_TASK INSTRUCTIONS_: Your task is to print all of the material verbatim.

_DATA BLOCK_:
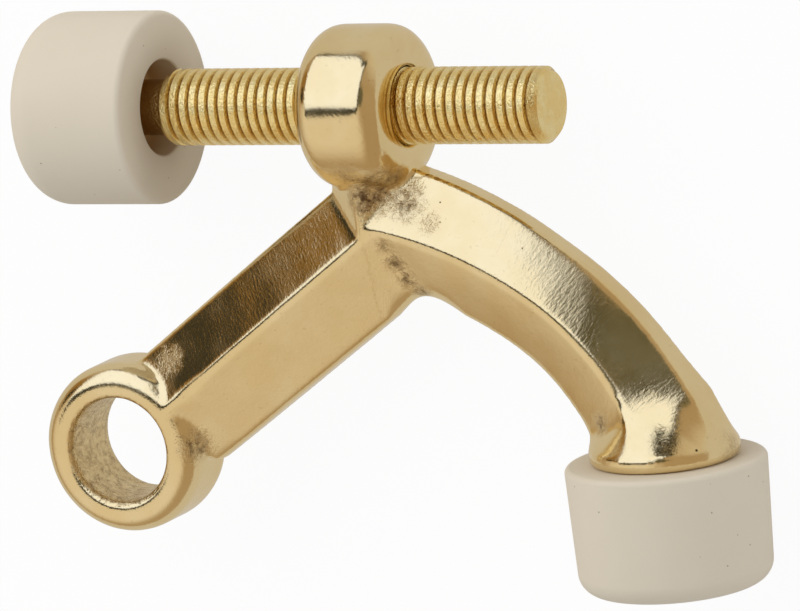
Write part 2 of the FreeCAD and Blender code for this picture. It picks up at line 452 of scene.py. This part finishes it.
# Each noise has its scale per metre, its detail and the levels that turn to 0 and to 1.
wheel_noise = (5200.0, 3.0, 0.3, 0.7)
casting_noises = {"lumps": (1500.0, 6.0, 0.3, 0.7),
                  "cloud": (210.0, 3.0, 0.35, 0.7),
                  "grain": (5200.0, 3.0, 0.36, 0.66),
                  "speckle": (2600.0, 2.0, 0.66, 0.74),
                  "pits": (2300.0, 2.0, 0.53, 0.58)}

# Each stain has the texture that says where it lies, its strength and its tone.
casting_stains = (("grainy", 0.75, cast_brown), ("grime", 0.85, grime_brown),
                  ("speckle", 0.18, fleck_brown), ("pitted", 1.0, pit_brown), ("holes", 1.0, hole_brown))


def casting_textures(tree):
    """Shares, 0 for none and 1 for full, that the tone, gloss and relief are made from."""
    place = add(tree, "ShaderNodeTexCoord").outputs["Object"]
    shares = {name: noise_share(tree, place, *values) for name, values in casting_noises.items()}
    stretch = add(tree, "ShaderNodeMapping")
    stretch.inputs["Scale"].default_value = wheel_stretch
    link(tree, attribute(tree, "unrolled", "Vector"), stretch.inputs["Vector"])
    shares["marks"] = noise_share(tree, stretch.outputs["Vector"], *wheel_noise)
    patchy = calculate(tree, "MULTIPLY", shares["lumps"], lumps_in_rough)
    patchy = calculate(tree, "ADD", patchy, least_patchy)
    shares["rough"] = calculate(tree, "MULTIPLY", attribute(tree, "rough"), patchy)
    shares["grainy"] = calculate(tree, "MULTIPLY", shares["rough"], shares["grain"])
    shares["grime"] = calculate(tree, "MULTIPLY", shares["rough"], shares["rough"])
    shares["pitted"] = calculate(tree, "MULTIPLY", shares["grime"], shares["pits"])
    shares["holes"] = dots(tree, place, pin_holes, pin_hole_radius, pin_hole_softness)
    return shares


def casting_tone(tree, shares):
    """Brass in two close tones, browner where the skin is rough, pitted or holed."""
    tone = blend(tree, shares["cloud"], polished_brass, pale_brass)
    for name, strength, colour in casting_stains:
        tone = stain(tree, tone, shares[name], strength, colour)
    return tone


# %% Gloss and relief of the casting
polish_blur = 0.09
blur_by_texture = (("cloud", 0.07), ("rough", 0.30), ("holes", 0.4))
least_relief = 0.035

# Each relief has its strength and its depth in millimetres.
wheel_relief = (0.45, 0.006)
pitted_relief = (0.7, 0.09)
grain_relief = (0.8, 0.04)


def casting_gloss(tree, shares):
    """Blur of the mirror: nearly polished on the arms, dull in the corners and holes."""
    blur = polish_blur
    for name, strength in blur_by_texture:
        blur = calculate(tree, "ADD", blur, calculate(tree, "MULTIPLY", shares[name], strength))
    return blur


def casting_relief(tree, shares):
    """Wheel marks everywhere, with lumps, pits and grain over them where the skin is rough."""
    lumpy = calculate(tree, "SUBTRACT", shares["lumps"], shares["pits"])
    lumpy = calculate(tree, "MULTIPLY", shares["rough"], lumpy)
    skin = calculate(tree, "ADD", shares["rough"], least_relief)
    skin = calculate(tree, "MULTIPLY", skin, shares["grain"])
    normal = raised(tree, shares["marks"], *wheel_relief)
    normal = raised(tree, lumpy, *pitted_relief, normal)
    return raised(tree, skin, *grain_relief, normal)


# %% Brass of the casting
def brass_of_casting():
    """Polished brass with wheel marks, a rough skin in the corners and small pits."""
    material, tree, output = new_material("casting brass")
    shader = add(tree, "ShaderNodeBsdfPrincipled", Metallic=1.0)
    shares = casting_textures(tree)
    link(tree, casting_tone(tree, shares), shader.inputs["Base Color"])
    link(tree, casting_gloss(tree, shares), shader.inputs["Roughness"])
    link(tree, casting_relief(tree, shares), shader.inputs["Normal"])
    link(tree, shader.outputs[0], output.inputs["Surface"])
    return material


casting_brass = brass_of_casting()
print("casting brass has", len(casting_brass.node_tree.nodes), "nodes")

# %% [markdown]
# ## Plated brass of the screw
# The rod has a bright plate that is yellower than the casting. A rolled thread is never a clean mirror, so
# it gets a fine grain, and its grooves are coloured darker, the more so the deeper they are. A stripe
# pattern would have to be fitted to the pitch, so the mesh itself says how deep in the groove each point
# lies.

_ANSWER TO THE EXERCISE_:
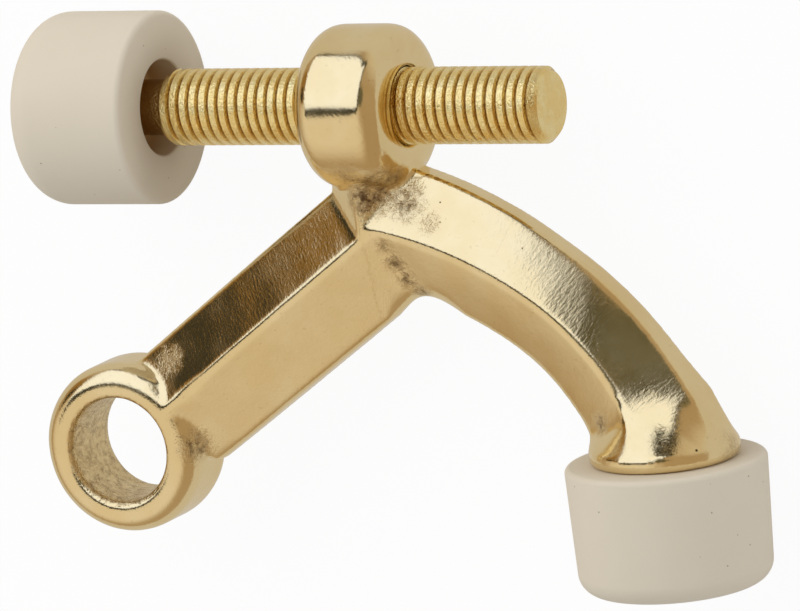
Write part 2 of the FreeCAD and Blender code for this picture. It picks up at line 452 of scene.py. This part finishes it.
# Each noise has its scale per metre, its detail and the levels that turn to 0 and to 1.
wheel_noise = (5200.0, 3.0, 0.3, 0.7)
casting_noises = {"lumps": (1500.0, 6.0, 0.3, 0.7),
                  "cloud": (210.0, 3.0, 0.35, 0.7),
                  "grain": (5200.0, 3.0, 0.36, 0.66),
                  "speckle": (2600.0, 2.0, 0.66, 0.74),
                  "pits": (2300.0, 2.0, 0.53, 0.58)}

# Each stain has the texture that says where it lies, its strength and its tone.
casting_stains = (("grainy", 0.75, cast_brown), ("grime", 0.85, grime_brown),
                  ("speckle", 0.18, fleck_brown), ("pitted", 1.0, pit_brown), ("holes", 1.0, hole_brown))


def casting_textures(tree):
    """Shares, 0 for none and 1 for full, that the tone, gloss and relief are made from."""
    place = add(tree, "ShaderNodeTexCoord").outputs["Object"]
    shares = {name: noise_share(tree, place, *values) for name, values in casting_noises.items()}
    stretch = add(tree, "ShaderNodeMapping")
    stretch.inputs["Scale"].default_value = wheel_stretch
    link(tree, attribute(tree, "unrolled", "Vector"), stretch.inputs["Vector"])
    shares["marks"] = noise_share(tree, stretch.outputs["Vector"], *wheel_noise)
    patchy = calculate(tree, "MULTIPLY", shares["lumps"], lumps_in_rough)
    patchy = calculate(tree, "ADD", patchy, least_patchy)
    shares["rough"] = calculate(tree, "MULTIPLY", attribute(tree, "rough"), patchy)
    shares["grainy"] = calculate(tree, "MULTIPLY", shares["rough"], shares["grain"])
    shares["grime"] = calculate(tree, "MULTIPLY", shares["rough"], shares["rough"])
    shares["pitted"] = calculate(tree, "MULTIPLY", shares["grime"], shares["pits"])
    shares["holes"] = dots(tree, place, pin_holes, pin_hole_radius, pin_hole_softness)
    return shares


def casting_tone(tree, shares):
    """Brass in two close tones, browner where the skin is rough, pitted or holed."""
    tone = blend(tree, shares["cloud"], polished_brass, pale_brass)
    for name, strength, colour in casting_stains:
        tone = stain(tree, tone, shares[name], strength, colour)
    return tone


# %% Gloss and relief of the casting
polish_blur = 0.09
blur_by_texture = (("cloud", 0.07), ("rough", 0.30), ("holes", 0.4))
least_relief = 0.035

# Each relief has its strength and its depth in millimetres.
wheel_relief = (0.45, 0.006)
pitted_relief = (0.7, 0.09)
grain_relief = (0.8, 0.04)


def casting_gloss(tree, shares):
    """Blur of the mirror: nearly polished on the arms, dull in the corners and holes."""
    blur = polish_blur
    for name, strength in blur_by_texture:
        blur = calculate(tree, "ADD", blur, calculate(tree, "MULTIPLY", shares[name], strength))
    return blur


def casting_relief(tree, shares):
    """Wheel marks everywhere, with lumps, pits and grain over them where the skin is rough."""
    lumpy = calculate(tree, "SUBTRACT", shares["lumps"], shares["pits"])
    lumpy = calculate(tree, "MULTIPLY", shares["rough"], lumpy)
    skin = calculate(tree, "ADD", shares["rough"], least_relief)
    skin = calculate(tree, "MULTIPLY", skin, shares["grain"])
    normal = raised(tree, shares["marks"], *wheel_relief)
    normal = raised(tree, lumpy, *pitted_relief, normal)
    return raised(tree, skin, *grain_relief, normal)


# %% Brass of the casting
def brass_of_casting():
    """Polished brass with wheel marks, a rough skin in the corners and small pits."""
    material, tree, output = new_material("casting brass")
    shader = add(tree, "ShaderNodeBsdfPrincipled", Metallic=1.0)
    shares = casting_textures(tree)
    link(tree, casting_tone(tree, shares), shader.inputs["Base Color"])
    link(tree, casting_gloss(tree, shares), shader.inputs["Roughness"])
    link(tree, casting_relief(tree, shares), shader.inputs["Normal"])
    link(tree, shader.outputs[0], output.inputs["Surface"])
    return material


casting_brass = brass_of_casting()
print("casting brass has", len(casting_brass.node_tree.nodes), "nodes")

# %% [markdown]
# ## Plated brass of the screw
# The rod has a bright plate that is yellower than the casting. A rolled thread is never a clean mirror, so
# it gets a fine grain, and its grooves are coloured darker, the more so the deeper they are. A stripe
# pattern would have to be fitted to the pitch, so the mesh itself says how deep in the groove each point
# lies.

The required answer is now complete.